To do
Return all the data, word for word.
==*==
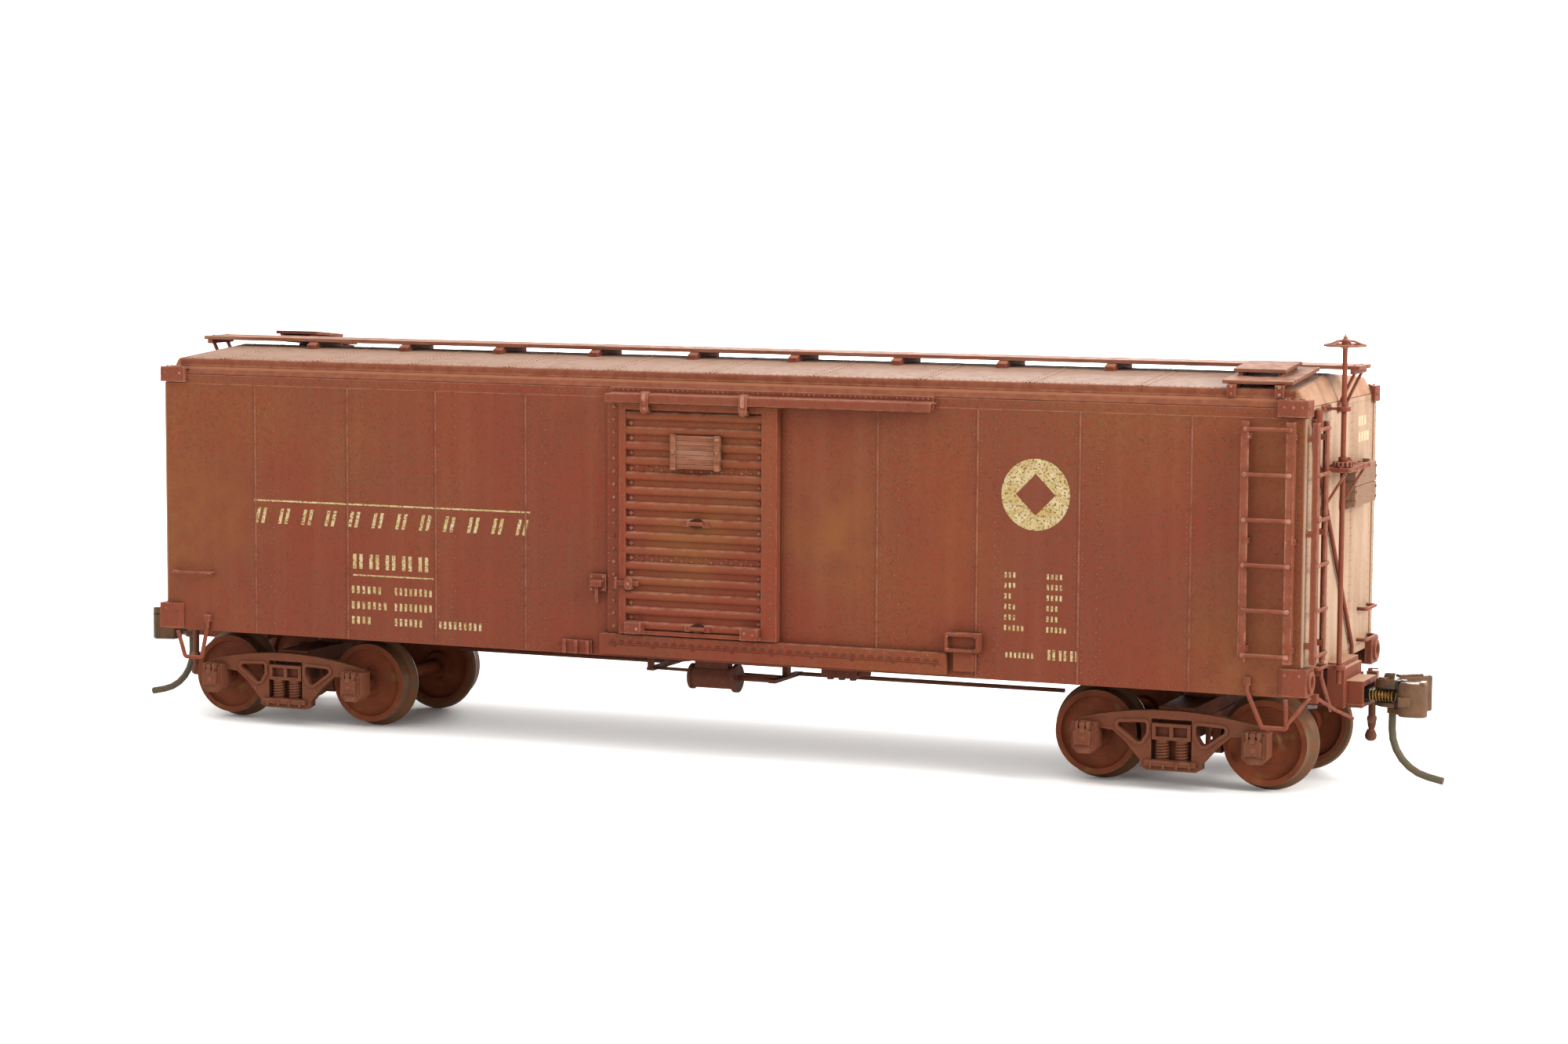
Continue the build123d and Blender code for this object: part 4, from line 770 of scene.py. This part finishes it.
def tack_board_planks():
    """Each tack board is two planks on battens, with a bolt through every crossing."""
    planks, bolts = Shape(), Shape()
    for low, high in ((30.6, 32.82), (32.88, 35.1)):
        planks.box((71.7, 1.2, low), (71.95, 10.8, high))
        for y in (1.5, 10.5):
            for z in (low + 0.55, high - 0.55):
                bolts.bolt((71.95, y, z), END, 0.16, 0.12)
    planks.both().piece("tack_planks", "carbody", "board_paint", tack_paint, 0.05)
    bolts.both().piece("tack_bolts", "carbody", "detail_paint", detail)


def running_board_nails():
    """Nails over each saddle and over both ends of the running board."""
    nails = Shape()
    for number in range(9):
        x = (number - 4) * SHEET_PITCH - 6.3
        for y in (-2.2, -1.3, -0.5, 0.5, 1.3, 2.2):
            nails.dome((x, y, BOARD_TOP), Z, 0.11, 0.05)
    for x in (-72.3, 72.3):
        for y in (-2.2, -0.5, 0.5, 2.2):
            nails.dome((x, y, BOARD_TOP), Z, 0.11, 0.05)
    nails.piece("running_board_nails", "carbody", "board_paint", boards)


def rail_details():
    """Slots and hooks pressed along the lower door rail."""
    shape = Shape()
    x = -10.6
    shape.ridge((-10.8, RAIL_FACE, 12.95), (30.0, RAIL_FACE, 12.95), OUT, 0.12, 0.05)
    while x < 29.5:
        shape.ridge((x, RAIL_FACE, 13.2), (x + 0.8, RAIL_FACE, 13.2), OUT, 0.14, 0.06)
        shape.ridge((x + 0.2, RAIL_FACE, 13.42), (x + 0.7, RAIL_FACE, 13.42), OUT, 0.1, 0.05)
        x += 1.1
    for number in range(9):
        x = -9.9 + number * 4.9
        shape.dome((x, RAIL_FACE, 12.85), OUT, 0.28, 0.08, 10)
    shape.both().piece("rail_slots", "carbody", "body_paint", slots)


# ---------------------------------------------------------------- doors
RIB_TOP = 39.35
RIB_PITCH = 1.72
RIVETED_VALLEYS = (3, 9)


def door_rivets():
    """Bolts at the ends of each valley and two staggered rivet rows where the door's sheets lap."""
    heads = Shape()
    face = DOOR_SHEET
    for number in range(14):
        z = RIB_TOP - (number + 0.5) * RIB_PITCH
        heads.bolt((-7.95, face, z), OUT, 0.3, 0.16, 4, math.pi / 4)
        heads.dome((-7.95, face - 0.14, z), OUT, 0.15, 0.1)
        heads.bolt((7.95, face, z), OUT, 0.26, 0.16, 4, math.pi / 4)
        if number in RIVETED_VALLEYS:
            heads.row((-6.6, face, z - 0.15), (7.0, face, z - 0.15), 1.25, OUT, 0.21, 0.18)
            heads.row((-7.2, face, z + 0.25), (6.4, face, z + 0.25), 1.25, OUT, 0.16, 0.12)
    for x in (-8.9, 9.5):
        heads.row((x, -16.9, 15.2), (x, -16.9, 40.2), 1.72 if x < 0 else 0.86, OUT, 0.09, 0.05)
    return heads


def capsule(width, low, high):
    """An upright outline with round ends."""
    r = width / 2
    angles = [math.pi * k / 8 for k in range(9)]
    top = [(r * math.cos(a), high - r + r * math.sin(a)) for a in angles]
    return top + [(-x, low + high - z) for x, z in top]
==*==
Solution to this task
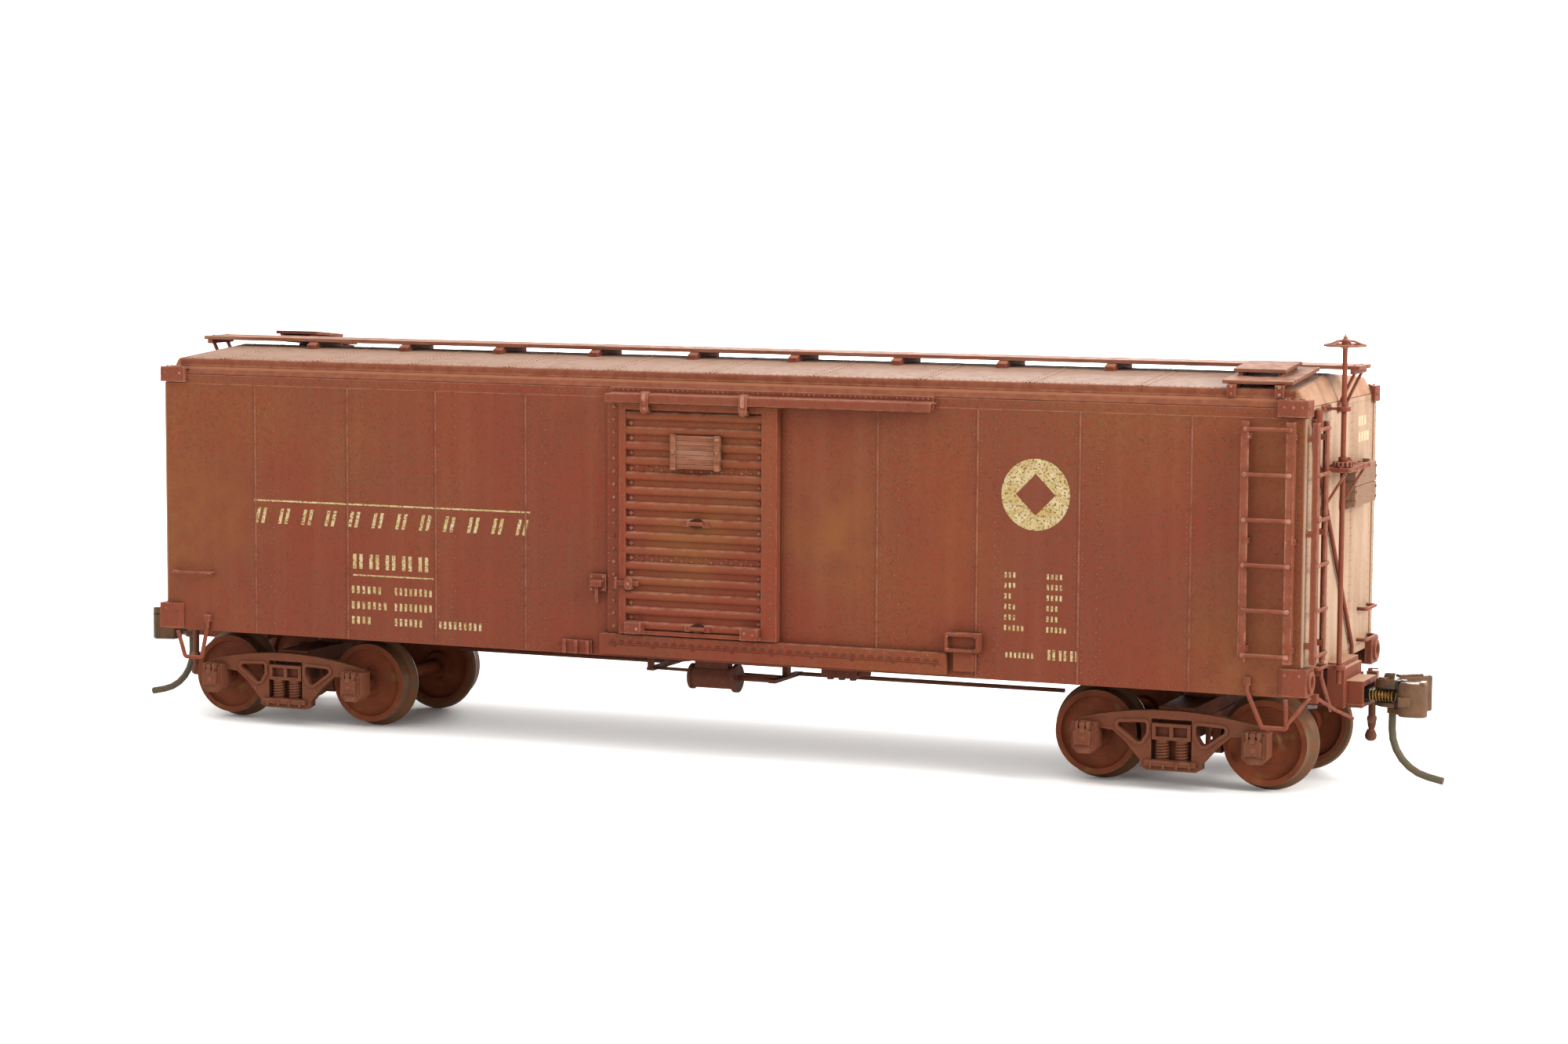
Continue the build123d and Blender code for this object: part 4, from line 770 of scene.py. This part finishes it.
def tack_board_planks():
    """Each tack board is two planks on battens, with a bolt through every crossing."""
    planks, bolts = Shape(), Shape()
    for low, high in ((30.6, 32.82), (32.88, 35.1)):
        planks.box((71.7, 1.2, low), (71.95, 10.8, high))
        for y in (1.5, 10.5):
            for z in (low + 0.55, high - 0.55):
                bolts.bolt((71.95, y, z), END, 0.16, 0.12)
    planks.both().piece("tack_planks", "carbody", "board_paint", tack_paint, 0.05)
    bolts.both().piece("tack_bolts", "carbody", "detail_paint", detail)


def running_board_nails():
    """Nails over each saddle and over both ends of the running board."""
    nails = Shape()
    for number in range(9):
        x = (number - 4) * SHEET_PITCH - 6.3
        for y in (-2.2, -1.3, -0.5, 0.5, 1.3, 2.2):
            nails.dome((x, y, BOARD_TOP), Z, 0.11, 0.05)
    for x in (-72.3, 72.3):
        for y in (-2.2, -0.5, 0.5, 2.2):
            nails.dome((x, y, BOARD_TOP), Z, 0.11, 0.05)
    nails.piece("running_board_nails", "carbody", "board_paint", boards)


def rail_details():
    """Slots and hooks pressed along the lower door rail."""
    shape = Shape()
    x = -10.6
    shape.ridge((-10.8, RAIL_FACE, 12.95), (30.0, RAIL_FACE, 12.95), OUT, 0.12, 0.05)
    while x < 29.5:
        shape.ridge((x, RAIL_FACE, 13.2), (x + 0.8, RAIL_FACE, 13.2), OUT, 0.14, 0.06)
        shape.ridge((x + 0.2, RAIL_FACE, 13.42), (x + 0.7, RAIL_FACE, 13.42), OUT, 0.1, 0.05)
        x += 1.1
    for number in range(9):
        x = -9.9 + number * 4.9
        shape.dome((x, RAIL_FACE, 12.85), OUT, 0.28, 0.08, 10)
    shape.both().piece("rail_slots", "carbody", "body_paint", slots)


# ---------------------------------------------------------------- doors
RIB_TOP = 39.35
RIB_PITCH = 1.72
RIVETED_VALLEYS = (3, 9)


def door_rivets():
    """Bolts at the ends of each valley and two staggered rivet rows where the door's sheets lap."""
    heads = Shape()
    face = DOOR_SHEET
    for number in range(14):
        z = RIB_TOP - (number + 0.5) * RIB_PITCH
        heads.bolt((-7.95, face, z), OUT, 0.3, 0.16, 4, math.pi / 4)
        heads.dome((-7.95, face - 0.14, z), OUT, 0.15, 0.1)
        heads.bolt((7.95, face, z), OUT, 0.26, 0.16, 4, math.pi / 4)
        if number in RIVETED_VALLEYS:
            heads.row((-6.6, face, z - 0.15), (7.0, face, z - 0.15), 1.25, OUT, 0.21, 0.18)
            heads.row((-7.2, face, z + 0.25), (6.4, face, z + 0.25), 1.25, OUT, 0.16, 0.12)
    for x in (-8.9, 9.5):
        heads.row((x, -16.9, 15.2), (x, -16.9, 40.2), 1.72 if x < 0 else 0.86, OUT, 0.09, 0.05)
    return heads


def capsule(width, low, high):
    """An upright outline with round ends."""
    r = width / 2
    angles = [math.pi * k / 8 for k in range(9)]
    top = [(r * math.cos(a), high - r + r * math.sin(a)) for a in angles]
    return top + [(-x, low + high - z) for x, z in top]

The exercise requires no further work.